Aim of the task = Repeat each line word for word.

# # #

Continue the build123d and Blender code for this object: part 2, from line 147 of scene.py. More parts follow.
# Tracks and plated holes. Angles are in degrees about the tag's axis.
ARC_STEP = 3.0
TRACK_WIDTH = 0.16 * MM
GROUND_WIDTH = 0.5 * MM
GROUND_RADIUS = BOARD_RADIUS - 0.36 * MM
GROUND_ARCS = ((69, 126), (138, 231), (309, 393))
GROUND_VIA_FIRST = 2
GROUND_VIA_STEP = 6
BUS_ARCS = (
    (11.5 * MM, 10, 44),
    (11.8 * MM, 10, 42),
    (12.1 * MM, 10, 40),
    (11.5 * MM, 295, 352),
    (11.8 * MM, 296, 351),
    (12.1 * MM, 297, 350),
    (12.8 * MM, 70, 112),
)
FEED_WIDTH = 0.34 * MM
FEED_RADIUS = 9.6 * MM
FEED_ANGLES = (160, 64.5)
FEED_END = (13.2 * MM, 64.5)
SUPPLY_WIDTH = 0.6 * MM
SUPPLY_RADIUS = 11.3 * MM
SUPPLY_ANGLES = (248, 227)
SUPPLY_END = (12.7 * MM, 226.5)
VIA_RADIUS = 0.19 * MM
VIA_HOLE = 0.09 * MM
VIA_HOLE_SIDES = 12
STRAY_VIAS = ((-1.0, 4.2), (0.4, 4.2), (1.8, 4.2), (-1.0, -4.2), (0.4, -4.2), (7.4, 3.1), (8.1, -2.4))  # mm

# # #

The completed task =
Continue the build123d and Blender code for this object: part 2, from line 147 of scene.py. More parts follow.
# Tracks and plated holes. Angles are in degrees about the tag's axis.
ARC_STEP = 3.0
TRACK_WIDTH = 0.16 * MM
GROUND_WIDTH = 0.5 * MM
GROUND_RADIUS = BOARD_RADIUS - 0.36 * MM
GROUND_ARCS = ((69, 126), (138, 231), (309, 393))
GROUND_VIA_FIRST = 2
GROUND_VIA_STEP = 6
BUS_ARCS = (
    (11.5 * MM, 10, 44),
    (11.8 * MM, 10, 42),
    (12.1 * MM, 10, 40),
    (11.5 * MM, 295, 352),
    (11.8 * MM, 296, 351),
    (12.1 * MM, 297, 350),
    (12.8 * MM, 70, 112),
)
FEED_WIDTH = 0.34 * MM
FEED_RADIUS = 9.6 * MM
FEED_ANGLES = (160, 64.5)
FEED_END = (13.2 * MM, 64.5)
SUPPLY_WIDTH = 0.6 * MM
SUPPLY_RADIUS = 11.3 * MM
SUPPLY_ANGLES = (248, 227)
SUPPLY_END = (12.7 * MM, 226.5)
VIA_RADIUS = 0.19 * MM
VIA_HOLE = 0.09 * MM
VIA_HOLE_SIDES = 12
STRAY_VIAS = ((-1.0, 4.2), (0.4, 4.2), (1.8, 4.2), (-1.0, -4.2), (0.4, -4.2), (7.4, 3.1), (8.1, -2.4))  # mm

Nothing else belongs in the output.